Non-polar oil assisted DDA flotation of quartz II: Effect of different polarity oil components on the flotation of quartz

Abstract

It is well accepted that non-polar oils can be used as collector extender in oil agglomeration flotation of many different types of mineral. In this paper, in order to study the influences of oil structures on the non-polar oil assisted dodecylamine (DDA) flotation of quartz, the research focuses on the interaction of DDA (collector) and non-polar oil (collector extender) in aqueous phase. In this work, saturated hydrocarbon dodecane and cyclohexane, unsaturated hydrocarbon dodecene, aromatic hydrocarbon dimethylbenzene and 1-methylnaphthalene were chosen as researched subjects, and the influences of oil structures on interfacial activity of oil–DDA–water ternary models were investigated by experimental and theoretical methods. The flotation results demonstrated that the collecting capability of the oil and DDA combination follows the order of 1-methylnaphthalene > dimethylbenzene > dodecene > cyclohexane > dodecane. Moreover, molecular dynamic (MD) simulation is performed to investigate the interfacial property of these five non-polar oil-DDA-water systems, and five parameters, radial distribution functions, interaction energy, density distribution, interfacial thickness and self-diffusion coefficient are proposed to reveal the influence mechanism of molecular structure on interfacial activity of the ternary oil-DDA-water systems.

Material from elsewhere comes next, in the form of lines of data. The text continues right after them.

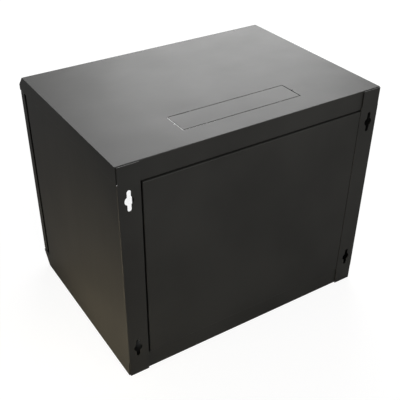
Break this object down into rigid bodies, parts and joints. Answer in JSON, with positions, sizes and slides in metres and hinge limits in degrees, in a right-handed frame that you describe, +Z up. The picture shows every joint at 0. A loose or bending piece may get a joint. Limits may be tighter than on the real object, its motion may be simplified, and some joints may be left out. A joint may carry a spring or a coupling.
{
  "type": "wall mount network cabinet",
  "caption": "Shallow wall-mount equipment cabinet: folded steel case, keyholed rear columns, glazed locking door, adjustable nineteen-inch rails.",
  "frame": {"origin": "centre of the underside of the case, midway between its side planes and midway between the front of the hoods and the wall plane", "axes": "+X to the right as seen from the front, +Y towards the wall, +Z up; the door is on the -Y side"},
  "size_m": [0.6, 0.4797, 0.5],
  "materials": {
    "black_powder_coat": "fine satin powder coat",
    "rack_steel": "satin powder coat",
    "zinc_steel": "bright zinc plate",
    "spring_steel": "drawn wire",
    "lock_nickel": "nickel plate",
    "clear_glass": "polished",
    "foam_tape": "matt foam",
    "black_rubber": "matt",
    "nylon": "natural nylon"
  },
  "bodies": {
    "case": {"bottom_cover": "black_powder_coat", "bottom_hinge_pin": "zinc_steel", "cover_bolts": "zinc_steel", "cover_nuts": "zinc_steel", "depth_bracket_bolts": "zinc_steel", "depth_bracket_nuts": "zinc_steel", "door_bumpers": "black_rubber", "earth_nut": "zinc_steel", "earth_stud": "zinc_steel", "left_side_panel": "black_powder_coat", "lower_left_depth_bracket": "rack_steel", "lower_right_depth_bracket": "rack_steel", "rear_panel": "black_powder_coat", "rear_panel_clip_bolts": "zinc_steel", "rear_panel_clip_nuts": "zinc_steel", "rear_panel_clips": "zinc_steel", "right_side_panel": "black_powder_coat", "top_cover": "black_powder_coat", "top_hinge_bush": "nylon", "upper_left_depth_bracket": "rack_steel", "upper_right_depth_bracket": "rack_steel"},
    "door": {"door_frame": "black_powder_coat", "door_glass": "clear_glass", "glass_tape": "foam_tape", "glass_clips": "zinc_steel", "glass_clip_studs": "zinc_steel", "glass_clip_nuts": "zinc_steel", "top_hinge_bracket": "zinc_steel", "top_hinge_spring": "spring_steel", "bottom_hinge_bush": "nylon", "lock_body": "lock_nickel", "lock_nut": "zinc_steel"},
    "lock": {"lock_plug": "lock_nickel", "lock_cam": "zinc_steel", "lock_cam_screw": "zinc_steel", "lock_key": "lock_nickel"},
    "hinge_pin": {"top_hinge_pin": "zinc_steel"},
    "front_left_rail": {"front_left_rail": "rack_steel", "front_left_rail_bolts": "zinc_steel", "front_left_rail_nuts": "zinc_steel"},
    "front_right_rail": {"front_right_rail": "rack_steel", "front_right_rail_bolts": "zinc_steel", "front_right_rail_nuts": "zinc_steel"},
    "rear_left_rail": {"rear_left_rail": "rack_steel", "rear_left_rail_bolts": "zinc_steel", "rear_left_rail_nuts": "zinc_steel"},
    "rear_right_rail": {"rear_right_rail": "rack_steel", "rear_right_rail_bolts": "zinc_steel", "rear_right_rail_nuts": "zinc_steel"}
  },
  "joints": [
    {"name": "door_swing", "type": "hinge", "parent": "case", "child": "door", "pos_m": [-0.2915, -0.215, 0.2515], "axis": [0, 0, -1], "range_deg": [0, 180]},
    {"name": "lock_turn", "type": "hinge", "parent": "door", "child": "lock", "pos_m": [0.245, -0.215, 0.2515], "axis": [0, -1, 0], "range_deg": [0, 90]},
    {"name": "hinge_pin_slide", "type": "slide", "parent": "door", "child": "hinge_pin", "axis": [0, 0, -1], "range_m": [0, 0.008], "stiffness_N_per_m": 700, "springref_m": -0.003, "deforming": ["top_hinge_spring"]},
    {"name": "front_left_rail_adjust", "type": "slide", "parent": "case", "child": "front_left_rail", "axis": [0, 1, 0], "range_m": [0, 0.08]},
    {"name": "front_right_rail_adjust", "type": "slide", "parent": "case", "child": "front_right_rail", "axis": [0, 1, 0], "range_m": [0, 0.08]},
    {"name": "rear_left_rail_adjust", "type": "slide", "parent": "case", "child": "rear_left_rail", "axis": [0, -1, 0], "range_m": [0, 0.08]},
    {"name": "rear_right_rail_adjust", "type": "slide", "parent": "case", "child": "rear_right_rail", "axis": [0, -1, 0], "range_m": [0, 0.08]}
  ]
}
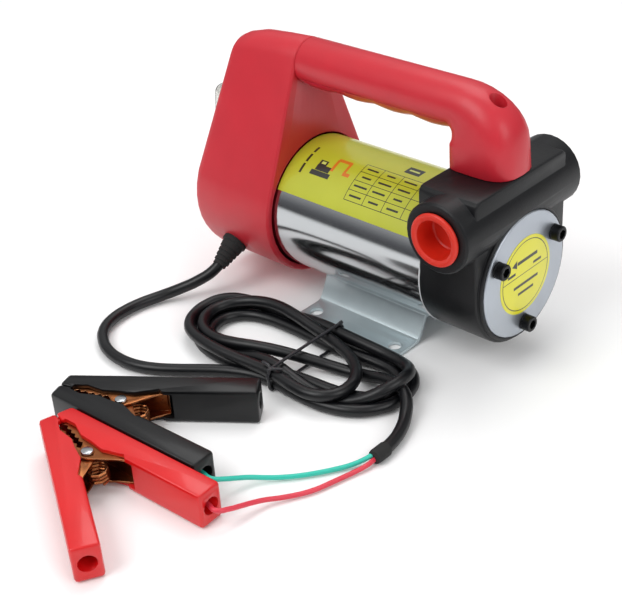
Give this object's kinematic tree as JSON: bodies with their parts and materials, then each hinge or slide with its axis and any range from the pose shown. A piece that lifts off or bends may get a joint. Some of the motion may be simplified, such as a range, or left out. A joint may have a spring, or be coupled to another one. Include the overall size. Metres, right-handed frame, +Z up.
{
  "type": "fluid transfer pump",
  "caption": "Portable direct-current fluid transfer pump with a carrying handle, capped side ports, a foot bracket and a lead with battery clips.",
  "frame": {"origin": "centre of the pump's footprint on the ground, without its cable", "axes": "+X along the motor's shaft towards the pump head, -Y out of the outlet port, +Z up"},
  "size_m": [0.2284, 0.323, 0.1548],
  "materials": {
    "red_abs": "fine moulded satin",
    "black_coat": "powder coat over a die casting",
    "plate": "machined, clear",
    "black_screw": "black oxide",
    "bright_steel": "polished",
    "tube": "polished stainless",
    "zinc": "bright zinc plate",
    "orange_plug": "polythene",
    "black_nylon": "satin",
    "black_rubber": "matt",
    "copper": "bare copper",
    "ferrite": "sintered ferrite",
    "laminations": "stacked steel sheet",
    "phenolic": "brown board",
    "clear_pvc": "clear soft vinyl",
    "cable_jacket": "satin PVC",
    "red_pvc": "wire insulation",
    "green_pvc": "wire insulation",
    "red_vinyl": "soft vinyl",
    "black_vinyl": "soft vinyl"
  },
  "bodies": {
    "pump": {"pump_head": "black_coat", "cover_plate": "plate", "cover_o_ring": "black_rubber", "cover_screw_1": "black_screw", "cover_screw_2": "black_screw", "cover_screw_3": "black_screw", "shaft_seal": "black_rubber", "motor_tube": "tube", "magnet_1": "ferrite", "magnet_2": "ferrite", "front_bearing": "bright_steel", "rear_bearing": "bright_steel", "brush_plate": "phenolic", "brush_1": "ferrite", "brush_2": "ferrite", "rear_end_bell": "black_nylon", "tie_bolt_1": "bright_steel", "tie_bolt_2": "bright_steel", "foot_bracket": "zinc", "rear_housing": "red_abs", "handle_shell": "red_abs", "handle_insert": "red_abs", "handle_screw": "bright_steel", "housing_screw_1": "bright_steel", "housing_screw_2": "bright_steel", "switch_body": "black_nylon", "switch_boot": "clear_pvc", "cable_grommet": "black_rubber", "cable_lead": "cable_jacket", "cable_hank": "cable_jacket", "cable_tie": "black_nylon", "cable_tail": "cable_jacket", "red_wire": "red_pvc", "green_wire": "green_pvc", "red_clip_fixed_shell": "red_vinyl", "red_clip_fixed_jaw": "copper", "red_clip_rivet": "bright_steel", "red_clip_spring": "bright_steel", "black_clip_fixed_shell": "black_vinyl", "black_clip_fixed_jaw": "copper", "black_clip_rivet": "bright_steel", "black_clip_spring": "bright_steel"},
    "rotor": {"armature_core": "laminations", "armature_winding": "copper", "commutator": "copper", "motor_shaft": "bright_steel", "pump_rotor": "bright_steel", "vane_1": "black_nylon", "vane_2": "black_nylon", "vane_3": "black_nylon", "vane_4": "black_nylon", "vane_5": "black_nylon"},
    "rocker": {"switch_rocker": "red_abs"},
    "outlet_cap": {"outlet_plug": "orange_plug"},
    "inlet_cap": {"inlet_plug": "orange_plug"},
    "red_clip_arm": {"red_clip_moving_shell": "red_vinyl", "red_clip_moving_jaw": "copper"},
    "black_clip_arm": {"black_clip_moving_shell": "black_vinyl", "black_clip_moving_jaw": "copper"}
  },
  "joints": [
    {"name": "shaft_spin", "type": "hinge", "parent": "pump", "child": "rotor", "pos_m": [0, 0, 0.054], "axis": [1, 0, 0], "continuous": true},
    {"name": "switch_rock", "type": "hinge", "parent": "pump", "child": "rocker", "pos_m": [-0.09842, 0, 0.09677], "axis": [0, 1, 0], "range_deg": [0, 16]},
    {"name": "outlet_cap_pull", "type": "slide", "parent": "pump", "child": "outlet_cap", "axis": [0, -1, 0], "range_m": [0, 0.03]},
    {"name": "inlet_cap_pull", "type": "slide", "parent": "pump", "child": "inlet_cap", "axis": [0, 1, 0], "range_m": [0, 0.03]},
    {"name": "red_clip_open", "type": "hinge", "parent": "pump", "child": "red_clip_arm", "pos_m": [0.0016, -0.2179, 0.01], "axis": [0, 0, 1], "range_deg": [0, 22], "stiffness_Nm_per_rad": 0.6, "springref_deg": -20.05},
    {"name": "black_clip_open", "type": "hinge", "parent": "pump", "child": "black_clip_arm", "pos_m": [-0.0188, -0.179, 0.01], "axis": [0, 0, -1], "range_deg": [0, 22], "stiffness_Nm_per_rad": 0.6, "springref_deg": -20.05}
  ]
}
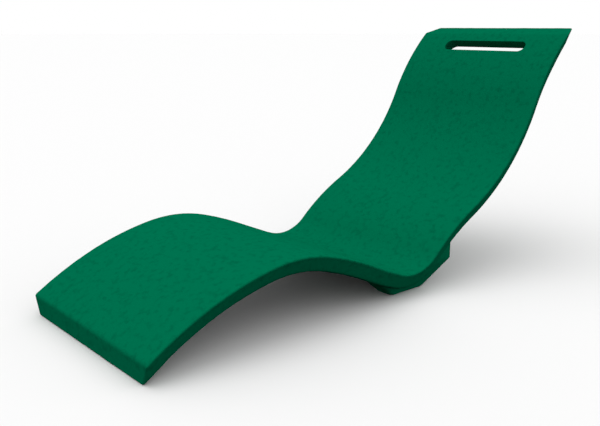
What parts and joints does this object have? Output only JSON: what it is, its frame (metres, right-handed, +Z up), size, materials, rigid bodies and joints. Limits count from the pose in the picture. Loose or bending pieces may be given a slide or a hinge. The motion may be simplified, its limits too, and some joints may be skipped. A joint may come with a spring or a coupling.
{
  "type": "in-pool lounger",
  "caption": "Wave-shaped hollow moulded lounger for a pool ledge, with a hand slot, a two-runner base, screw-plugged ballast ports and rubber runner pads.",
  "frame": {"origin": "on the floor, under the middle of the lounger's length and width", "axes": "+X across the lounger, +Y along it from the foot end to the head end, +Z up"},
  "size_m": [0.6698, 1.8511, 0.8452],
  "materials": {
    "shell_plastic": "grained",
    "plug_plastic": "satin",
    "rubber": "matte",
    "brass": "machined",
    "stainless_steel": "satin"
  },
  "bodies": {
    "frame": {"shell": "shell_plastic", "fill_insert": "brass", "drain_insert": "brass", "right_pad": "rubber", "left_pad": "rubber", "right_pad_bush_1": "brass", "right_pad_bush_2": "brass", "left_pad_bush_1": "brass", "left_pad_bush_2": "brass", "right_pad_screw_1": "stainless_steel", "right_pad_screw_2": "stainless_steel", "left_pad_screw_1": "stainless_steel", "left_pad_screw_2": "stainless_steel"},
    "fill_seal": {"fill_gasket": "rubber"},
    "fill_plug": {"fill_plug": "plug_plastic"},
    "drain_seal": {"drain_gasket": "rubber"},
    "drain_plug": {"drain_plug": "plug_plastic"}
  },
  "joints": [
    {"name": "fill_travel", "type": "slide", "parent": "frame", "child": "fill_seal", "axis": [0, 0.8509, -0.5254], "range_m": [0, 0.0301]},
    {"name": "fill_turn", "type": "hinge", "parent": "fill_seal", "child": "fill_plug", "pos_m": [0, 0.75295, 0.61964], "axis": [0, 0.8509, -0.5254], "range_deg": [0, 2160]},
    {"name": "drain_travel", "type": "slide", "parent": "frame", "child": "drain_seal", "axis": [0, 0.6259, -0.7799], "range_m": [0, 0.0301]},
    {"name": "drain_turn", "type": "hinge", "parent": "drain_seal", "child": "drain_plug", "pos_m": [0, 0.20515, 0.0443], "axis": [0, 0.6259, -0.7799], "range_deg": [0, 2160]}
  ],
  "couplings": [
    {"joint": "fill_travel", "follows": "fill_turn", "m_per_rad": 0.00079577},
    {"joint": "drain_travel", "follows": "drain_turn", "m_per_rad": 0.00079577}
  ]
}
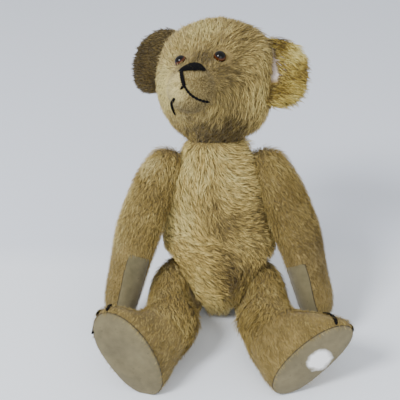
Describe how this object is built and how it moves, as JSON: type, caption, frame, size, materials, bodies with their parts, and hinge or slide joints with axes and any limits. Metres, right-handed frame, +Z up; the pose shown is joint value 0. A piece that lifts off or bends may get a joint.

The same trends are obtained from the parameters described above, aromatic hydrocarbon dimethylbenzene and 1-methylnaphthalene performance better than saturate hydrocarbon and unsaturated hydrocarbon. The researched results indicate the interaction between non-polar oil and DDA hydrophobic alkyl tail would enhance the mobility of oil component, which induce significant change of interfacial thickness and diffusivity. Additionally, the interaction between DDA hydrophilic head group and water molecules via strong hydrogen bonds, van der Waals interactions and weak electrostatic attraction would lead to water molecules penetrate through DDA monolayer and adsorb on oil surface. The researches enable us to obtain a deeper microscopic-level understanding of the interaction between oil-DDA-water ternary components, and maybe have some references for designing of oil-assisted flotation agent.